- Developer: Jaleco
- Publisher: Jaleco
- Composer: Tsukasa Tawada ;
- Platform: Arcade
- Release: JP: September 1988;
- Genre: Platform
- Modes: Single-player, multiplayer

= Ninja Kazan =

1988 video game

Ninja Kazan, released in Japan as , is a 1988 action-platform video game developed and published by Jaleco for arcades. It was released only in Japan in September 1988. It is the first appearance of Kazan, a recurring character in Jaleco's Rushing Beat series of beat 'em up games. Due to racially insensitive content, the game was not released outside Japan until Hamster Corporation released the game as part of their Arcade Archives series for the Nintendo Switch and PlayStation 4 in February 2021.

==Gameplay==
Ninja Kazan is a side-scrolling platformer similar in style to Sega's Shinobi and Tecmo's Ninja Gaiden.
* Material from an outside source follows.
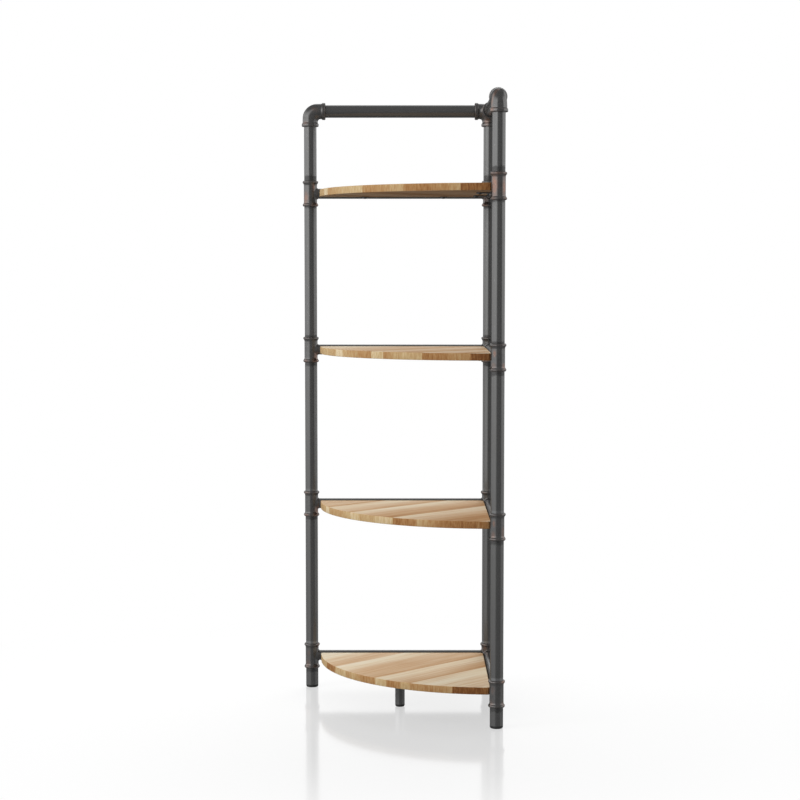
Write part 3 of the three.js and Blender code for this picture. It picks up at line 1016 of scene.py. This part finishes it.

The player controls the Ninja Kazan who navigates various open-ended levels, defeating enemies and retrieving five lost items around the world. The player is armed with a sword, which can be replaced with long-distance weapons such as shurikens, a kusarigama and knives that are lost after death, in addition to magic powers that can be used by holding down the attack button; the time required to hold down buttons vary depending on the powers' strength. Collectibles such as additional weapons can be found in various areas of the levels due to their open-ended nature.